▸ THE TASK: Copy out every record below with complete accuracy.

Scripts that build objects

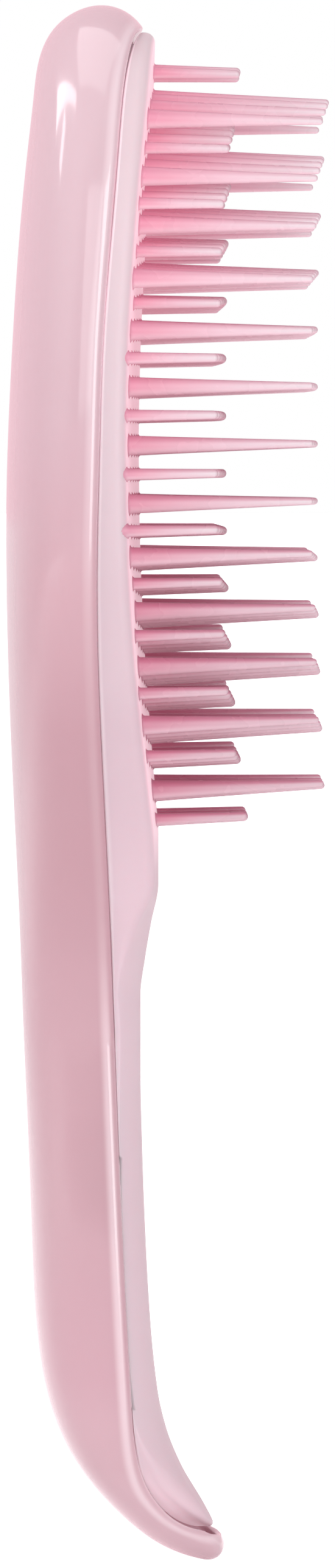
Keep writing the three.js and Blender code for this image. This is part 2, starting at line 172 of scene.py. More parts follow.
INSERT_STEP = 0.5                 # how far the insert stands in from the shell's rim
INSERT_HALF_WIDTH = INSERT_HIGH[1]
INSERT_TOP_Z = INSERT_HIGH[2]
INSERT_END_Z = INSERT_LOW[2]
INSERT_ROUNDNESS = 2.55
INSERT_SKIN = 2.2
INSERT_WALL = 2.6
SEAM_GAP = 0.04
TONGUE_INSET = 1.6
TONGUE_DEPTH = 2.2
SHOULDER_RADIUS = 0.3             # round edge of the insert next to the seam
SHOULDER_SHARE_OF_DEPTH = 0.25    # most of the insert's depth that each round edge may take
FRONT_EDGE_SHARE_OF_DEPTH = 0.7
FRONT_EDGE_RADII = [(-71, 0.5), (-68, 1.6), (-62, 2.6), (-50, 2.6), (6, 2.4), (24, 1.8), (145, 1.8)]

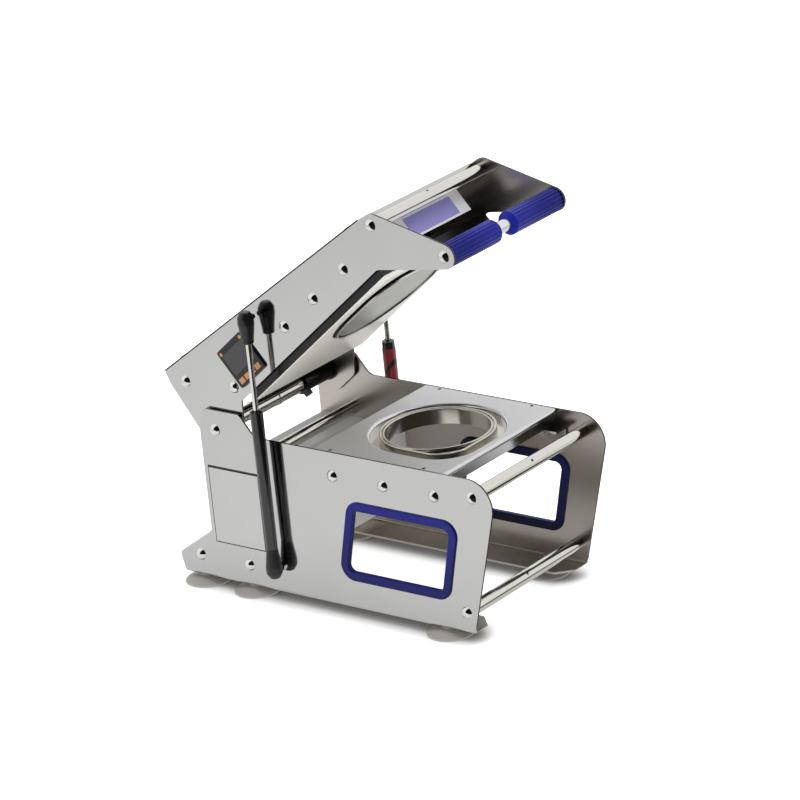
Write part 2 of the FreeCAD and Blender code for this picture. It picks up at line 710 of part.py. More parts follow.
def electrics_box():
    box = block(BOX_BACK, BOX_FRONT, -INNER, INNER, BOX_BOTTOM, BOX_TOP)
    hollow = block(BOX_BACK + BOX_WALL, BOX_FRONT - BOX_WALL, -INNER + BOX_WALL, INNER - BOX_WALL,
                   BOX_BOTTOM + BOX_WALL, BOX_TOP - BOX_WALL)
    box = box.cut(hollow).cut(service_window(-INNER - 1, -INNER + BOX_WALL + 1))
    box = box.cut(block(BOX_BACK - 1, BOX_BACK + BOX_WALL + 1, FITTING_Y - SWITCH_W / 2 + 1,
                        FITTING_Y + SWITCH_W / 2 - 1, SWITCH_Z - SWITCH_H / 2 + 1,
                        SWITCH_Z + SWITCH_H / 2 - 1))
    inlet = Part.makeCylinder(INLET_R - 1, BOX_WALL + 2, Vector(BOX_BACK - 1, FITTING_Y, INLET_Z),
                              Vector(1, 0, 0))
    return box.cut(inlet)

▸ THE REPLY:
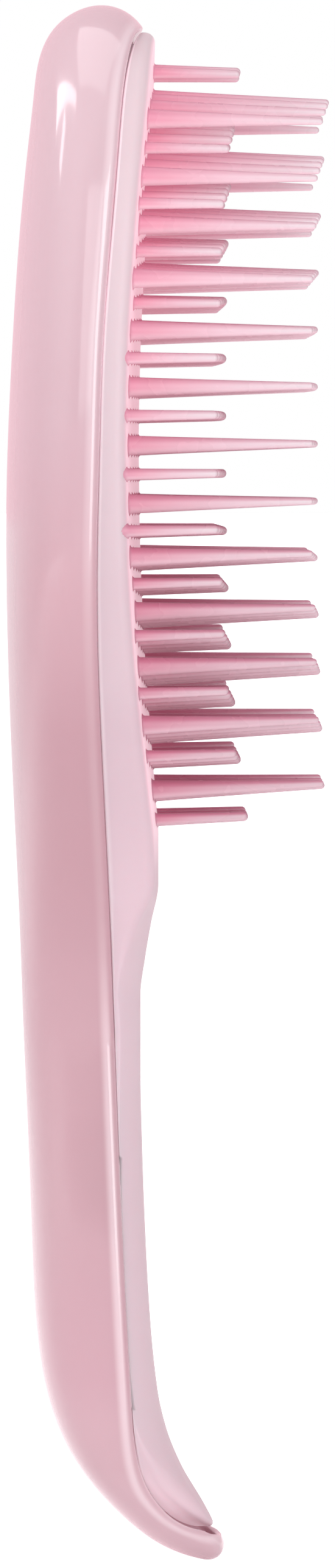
Keep writing the three.js and Blender code for this image. This is part 2, starting at line 172 of scene.py. More parts follow.
INSERT_STEP = 0.5                 # how far the insert stands in from the shell's rim
INSERT_HALF_WIDTH = INSERT_HIGH[1]
INSERT_TOP_Z = INSERT_HIGH[2]
INSERT_END_Z = INSERT_LOW[2]
INSERT_ROUNDNESS = 2.55
INSERT_SKIN = 2.2
INSERT_WALL = 2.6
SEAM_GAP = 0.04
TONGUE_INSET = 1.6
TONGUE_DEPTH = 2.2
SHOULDER_RADIUS = 0.3             # round edge of the insert next to the seam
SHOULDER_SHARE_OF_DEPTH = 0.25    # most of the insert's depth that each round edge may take
FRONT_EDGE_SHARE_OF_DEPTH = 0.7
FRONT_EDGE_RADII = [(-71, 0.5), (-68, 1.6), (-62, 2.6), (-50, 2.6), (6, 2.4), (24, 1.8), (145, 1.8)]

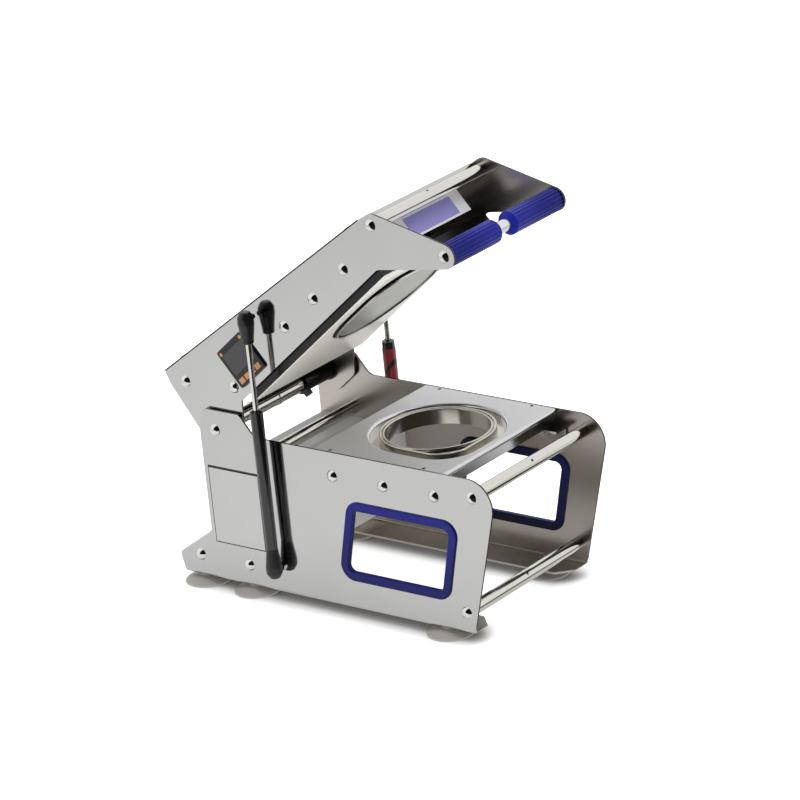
Write part 2 of the FreeCAD and Blender code for this picture. It picks up at line 710 of part.py. More parts follow.
def electrics_box():
    box = block(BOX_BACK, BOX_FRONT, -INNER, INNER, BOX_BOTTOM, BOX_TOP)
    hollow = block(BOX_BACK + BOX_WALL, BOX_FRONT - BOX_WALL, -INNER + BOX_WALL, INNER - BOX_WALL,
                   BOX_BOTTOM + BOX_WALL, BOX_TOP - BOX_WALL)
    box = box.cut(hollow).cut(service_window(-INNER - 1, -INNER + BOX_WALL + 1))
    box = box.cut(block(BOX_BACK - 1, BOX_BACK + BOX_WALL + 1, FITTING_Y - SWITCH_W / 2 + 1,
                        FITTING_Y + SWITCH_W / 2 - 1, SWITCH_Z - SWITCH_H / 2 + 1,
                        SWITCH_Z + SWITCH_H / 2 - 1))
    inlet = Part.makeCylinder(INLET_R - 1, BOX_WALL + 2, Vector(BOX_BACK - 1, FITTING_Y, INLET_Z),
                              Vector(1, 0, 0))
    return box.cut(inlet)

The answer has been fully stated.